[INFORMATION SUPPLIED]

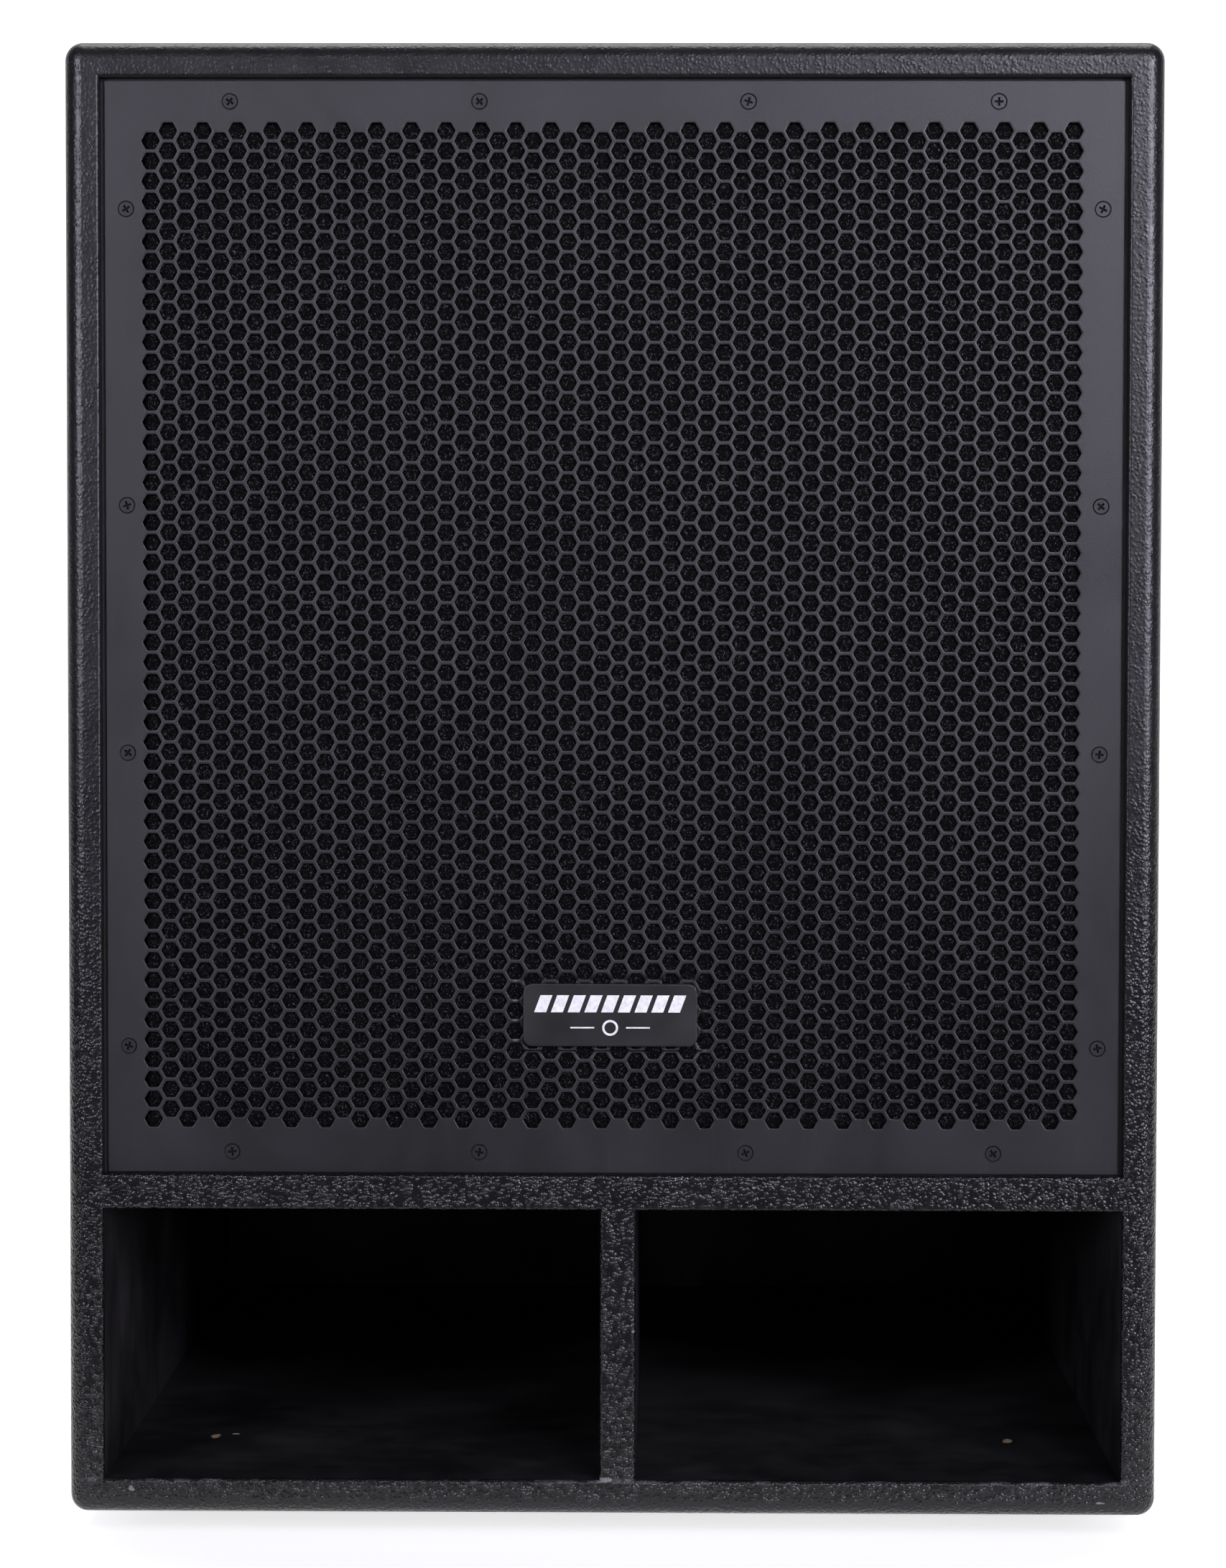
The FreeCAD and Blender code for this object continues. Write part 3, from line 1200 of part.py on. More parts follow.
def make_pole_space():
    hole = rod("pole_hole", "Dims.pole_bore + Dims.pole_wall + 0.5", "Dims.board", "0", "0", CEILING)
    pilots = DOC.addObject("Part::Compound", "pole_pilots")
    links = []
    for i, (x, y) in enumerate(pole_screw_spots()):
        drill = rod(f"pole_pilot_{i}", "2.05", "16", str(x), str(y), TOP + " - 16")
        links.append(drill)
    pilots.Links = links
    flange = "Dims.pole_flange_thickness"
    seat = rod("pole_seat", "Dims.pole_flange + 0.4", flange, "0", "0", f"{TOP} - {flange}")
    return [hole, pilots, seat]


def make_pole_socket():
    """Closed steel cup for a 35 mm pole, with a round flange let into the top panel."""
    flange = "Dims.pole_flange_thickness"
    tube_r = "(Dims.pole_bore + Dims.pole_wall)"
    deep = "100"
    body = new_body("pole_cup")
    sketch = new_sketch(body, "pole_profile", "XZ_Plane")
    bottom = f"({deep} + {flange} - Dims.pole_length - Dims.pole_wall)"
    outline(sketch, [
        ("0", bottom),
        (tube_r, bottom),
        (tube_r, deep),
        ("Dims.pole_flange", deep),
        ("Dims.pole_flange", f"{deep} + {flange}"),
        ("Dims.pole_bore", f"{deep} + {flange}"),
        ("Dims.pole_bore", f"{bottom} + Dims.pole_wall"),
        ("0", f"{bottom} + Dims.pole_wall"),
    ])
    made = body.newObject("PartDesign::Revolution", "pole_turning")
    made.Profile = sketch
    made.ReferenceAxis = (sketch, ["V_Axis"])
    made.Angle = 360
    bind(body, Base_z=f"{TOP} - {deep} - {flange}")
    sinks = []
    face = TOP_Z - dim("pole_flange_thickness")
    for i, (x, y) in enumerate(pole_screw_spots()):
        sink = DOC.addObject("Part::Cone", f"pole_sink_{i}")
        sink.Radius1, sink.Radius2, sink.Height = 2.1, 4.1, 2
        sink.Placement.Base = V(x, y, face + 1)
        drill = DOC.addObject("Part::Cylinder", f"pole_drill_{i}")
        drill.Radius, drill.Height = 2.1, 2
        drill.Placement.Base = V(x, y, face - 0.5)
        sinks += [sink, drill]
    node(cut("pole_socket", body, *sinks), "pole_socket")

    screw = countersunk_screw(3.8, 1.75, 14, 4.3)
    down = FreeCAD.Rotation(V(0, 1, 0), V(0, 0, -1))
    top = TOP_Z - 0.1
    places = [FreeCAD.Placement(V(x, y, top), down) for x, y in pole_screw_spots()]
    copies("pole_socket_screws", screw, places)


def foot_places():
    x = dim("cabinet_width") / 2 - dim("foot_side")
    y = dim("cabinet_depth") / 2 - dim("foot_end")
    return {
        "front_left": V(-x, -y, 0), "front_right": V(x, -y, 0),
        "rear_left": V(-x, y, 0), "rear_right": V(x, y, 0),
    }


def make_foot_holes():
    made = DOC.addObject("Part::Compound", "foot_pilots")
    links = []
    for name, place in foot_places().items():
        links.append(rod(f"foot_pilot_{name}", "2.3", "Dims.board - 1", str(place.x), str(place.y), BASE))
    made.Links = links
    return [made]


def make_feet():
    """Rubber feet, each with a washer and a screw sunk in it."""
    for name, place in foot_places().items():
        body = turned(f"foot_{name}", [
            ("2.4", "Dims.foot_bore_depth"),
            ("Dims.foot_bore", "Dims.foot_bore_depth"),
            ("Dims.foot_bore", "0"),
            ("Dims.foot_tip - 1", "0"),
            ("Dims.foot_tip", "1"),
            ("Dims.foot_radius", "Dims.foot_height"),
            ("2.4", "Dims.foot_height"),
        ], role="XZ_Plane")
        bind(body, Base_x=str(place.x), Base_y=str(place.y))
        node(body, f"foot_{name}")
    ring = Part.makeCylinder(7, 1.2).cut(Part.makeCylinder(2.4, 1.2))
    sunk = dim("foot_bore_depth")
    lift = V(0, 0, sunk - 1.2)
    places = [FreeCAD.Placement(p + lift, FreeCAD.Rotation()) for p in foot_places().values()]
    copies("foot_washers", ring, places)
    length = dim("foot_height") - sunk + 1.2 + dim("board") - 1.5
    screw = pan_screw(4, 2.6, 2.2, length, 4)
    over = FreeCAD.Rotation(V(1, 0, 0), 180)
    places = [FreeCAD.Placement(p + V(0, 0, sunk - 1.2), over) for p in foot_places().values()]
    copies("foot_screws", screw, places)


# ---------------------------------------------------------------- lining


def make_lining():
    """Wadding on the chamber's walls, cut round the handles, the pole socket and the connectors."""
    t = dim("lining")
    edge = INNER_X - t - 2
    low, high = SHELF_TOP_Z + 160, CEILING_Z - t - 2
    side_y = (FRONT_Y + 140, REAR_Y - 60)
    hole = (dim("dish_length") + 16, dim("dish_width") + 16)
    dish = Part.makeBox(t + 2, *hole)
    for name, side in HANDLE_SIDES:
        x = -INNER_X if side < 0 else INNER_X - t
        pad = Part.makeBox(t, side_y[1] - side_y[0], high - low, V(x, side_y[0], low))
        corner = V(x - 1, HANDLE_MIDDLE.y - hole[0] / 2, HANDLE_MIDDLE.z - hole[1] / 2)
        solid(f"lining_{name}", pad.cut(dish.translated(corner)))
    top = Part.makeBox(2 * edge, REAR_Y - 50 - (FRONT_Y + 140), t, V(-edge, FRONT_Y + 140, CEILING_Z - t))
    solid("lining_top", top.cut(Part.makeCylinder(dim("pole_bore") + 8, t + 2, V(0, 0, CEILING_Z - t - 1))))
    rear = Part.makeBox(2 * edge, t, CEILING_Z - t - 4 - (PLATE_MIDDLE_Z + 60),
                        V(-edge, REAR_Y - dim("board") - t, PLATE_MIDDLE_Z + 60))
    solid("lining_rear", rear)


# ---------------------------------------------------------------- build and export


def build():
    envelope = make_envelope()
    rear_space = rear_rebate_blocks()
    make_side_panels(envelope, rear_space, make_dish_spaces())
    make_top_and_bottom(envelope, rear_space, make_pole_space(), make_foot_holes())
    make_rear_panel(envelope, make_plate_space())
    make_ports(envelope)
    make_brace()
    make_battens()
    make_grille()
    make_badge()
    make_baffle()
    make_basket()
    make_motor()
    make_voice_coil()
    make_cone()
    make_woofer_rings()
    make_woofer_fasteners()
    make_woofer_terminals()
    make_leads()
    make_connector_plate()
    make_sockets()
    make_wires()
    make_handles()
    make_pole_socket()
    make_feet()
    make_lining()
    DOC.recompute()


def check():
    """Stops before anything is written if an object failed or a sub-part's shape is bad."""
    for obj in DOC.Objects:
        if {"Invalid", "Error"} & set(obj.State):
            raise RuntimeError(f"{obj.Name} ({obj.Label}) failed: {obj.State}")
    for obj in NODES:
        shape = obj.Shape
        if shape.isNull() or not shape.isValid() or not shape.Solids:
            raise RuntimeError(f"{obj.Label} has no valid solid")


def export():
    os.makedirs("parts", exist_ok=True)
    for obj in NODES:
        obj.Shape.exportStep(os.path.join("parts", obj.Label + ".step"))
    print(len(NODES), "nodes")


build()
check()
export()
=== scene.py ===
"""Looks of the subwoofer cabinet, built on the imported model's frame. Metres; +Z up, front towards -Y."""

import json
import math

import bmesh
import bpy
import numpy as np
from mathutils import Euler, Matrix, Vector, geometry, noise


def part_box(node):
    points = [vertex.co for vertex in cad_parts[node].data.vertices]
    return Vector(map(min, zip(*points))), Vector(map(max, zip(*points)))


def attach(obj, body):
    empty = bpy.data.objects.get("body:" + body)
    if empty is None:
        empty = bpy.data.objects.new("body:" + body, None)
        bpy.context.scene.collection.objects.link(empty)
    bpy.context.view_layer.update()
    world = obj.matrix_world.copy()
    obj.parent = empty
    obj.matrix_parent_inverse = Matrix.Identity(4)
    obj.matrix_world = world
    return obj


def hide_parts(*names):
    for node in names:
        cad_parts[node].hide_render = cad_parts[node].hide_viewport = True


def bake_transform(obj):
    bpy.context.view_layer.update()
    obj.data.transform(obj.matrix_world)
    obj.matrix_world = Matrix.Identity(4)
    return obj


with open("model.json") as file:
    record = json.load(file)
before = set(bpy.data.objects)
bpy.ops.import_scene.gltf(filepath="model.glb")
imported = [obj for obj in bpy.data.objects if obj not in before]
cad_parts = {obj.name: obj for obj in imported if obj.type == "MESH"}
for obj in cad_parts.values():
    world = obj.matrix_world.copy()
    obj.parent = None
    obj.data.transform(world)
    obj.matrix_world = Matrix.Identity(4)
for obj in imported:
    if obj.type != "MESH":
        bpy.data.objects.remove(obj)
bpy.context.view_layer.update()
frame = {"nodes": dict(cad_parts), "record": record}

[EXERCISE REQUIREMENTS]
Within the listing above, extract exactly the lines from the line with "make_woofer_terminals()" to the line with "record = json.load(file)", the two named lines included, and no others.

[SOLUTION FOR THIS EXERCISE]
    make_woofer_terminals()
    make_leads()
    make_connector_plate()
    make_sockets()
    make_wires()
    make_handles()
    make_pole_socket()
    make_feet()
    make_lining()
    DOC.recompute()


def check():
    """Stops before anything is written if an object failed or a sub-part's shape is bad."""
    for obj in DOC.Objects:
        if {"Invalid", "Error"} & set(obj.State):
            raise RuntimeError(f"{obj.Name} ({obj.Label}) failed: {obj.State}")
    for obj in NODES:
        shape = obj.Shape
        if shape.isNull() or not shape.isValid() or not shape.Solids:
            raise RuntimeError(f"{obj.Label} has no valid solid")


def export():
    os.makedirs("parts", exist_ok=True)
    for obj in NODES:
        obj.Shape.exportStep(os.path.join("parts", obj.Label + ".step"))
    print(len(NODES), "nodes")


build()
check()
export()
=== scene.py ===
"""Looks of the subwoofer cabinet, built on the imported model's frame. Metres; +Z up, front towards -Y."""

import json
import math

import bmesh
import bpy
import numpy as np
from mathutils import Euler, Matrix, Vector, geometry, noise


def part_box(node):
    points = [vertex.co for vertex in cad_parts[node].data.vertices]
    return Vector(map(min, zip(*points))), Vector(map(max, zip(*points)))


def attach(obj, body):
    empty = bpy.data.objects.get("body:" + body)
    if empty is None:
        empty = bpy.data.objects.new("body:" + body, None)
        bpy.context.scene.collection.objects.link(empty)
    bpy.context.view_layer.update()
    world = obj.matrix_world.copy()
    obj.parent = empty
    obj.matrix_parent_inverse = Matrix.Identity(4)
    obj.matrix_world = world
    return obj


def hide_parts(*names):
    for node in names:
        cad_parts[node].hide_render = cad_parts[node].hide_viewport = True


def bake_transform(obj):
    bpy.context.view_layer.update()
    obj.data.transform(obj.matrix_world)
    obj.matrix_world = Matrix.Identity(4)
    return obj


with open("model.json") as file:
    record = json.load(file)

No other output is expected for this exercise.